There are a few interesting nuggets in these old versions. Most surprisingly to me is that in the old version of no original research, the page posits Wikipedia as either a secondary source or as a tertiary source, whereas I've always considered Wikipedia to be only a tertiary source, as a necessary consequence of having the NPOV policy. You'll see that the old version excludes original ideas, but permits analysis, evaluation, interpretation and synthesis as legitimate techniques in writing articles. This would, I am sure, come as a surprise to many (my homework for today: find when the prohibition on synthesis was introduced).
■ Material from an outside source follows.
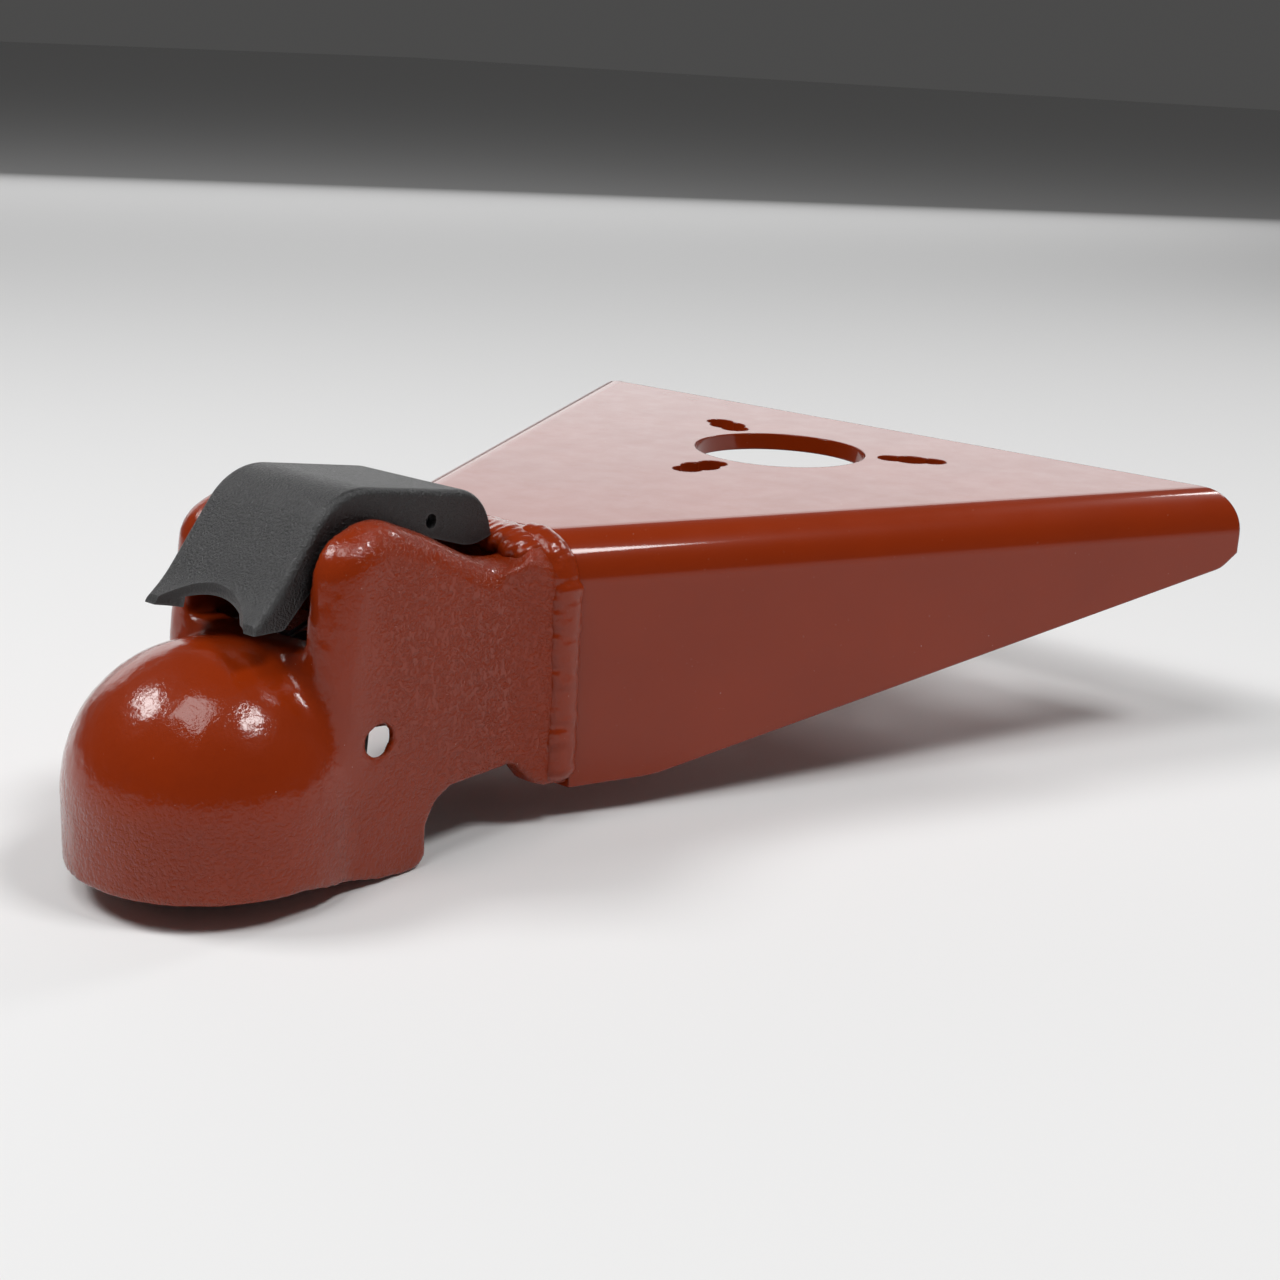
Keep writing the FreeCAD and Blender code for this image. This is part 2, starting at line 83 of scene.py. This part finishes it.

It's also interesting to observe that contrary to what some people assert, the verifiability policy even back then was all about checking that sources have been used accurately and correctly (ie, not misrepresenting the sources), and not about only including content that can be proved to be true. The old version of verifiability also included a section about reliable sources, and offered a classic formulation which I still regard as eminently valid:

"Sometimes a particular statement can only be verified at a place of dubious reliability, such as a weblog or tabloid newspaper. If the statement is relatively unimportant, then just remove it - don't waste words on statements of limited interest and dubious truth. However, if you must keep it, then attribute it to the source in question. For example: 'According to the weblog Simply Relative, the average American has 3.8 cousins and 7.4 nephews and nieces.' "


I'm sure that there is more to be learned from these old versions of policy. I would encourage everyone who is interested in this subject to check out a history page for yourself: perhaps you'd like to view the policies as they existed when you first edited, or perhaps you'd like to delve even deeper into the past than that.

The historical development of policy can offer great insights into how it can be developed in the future.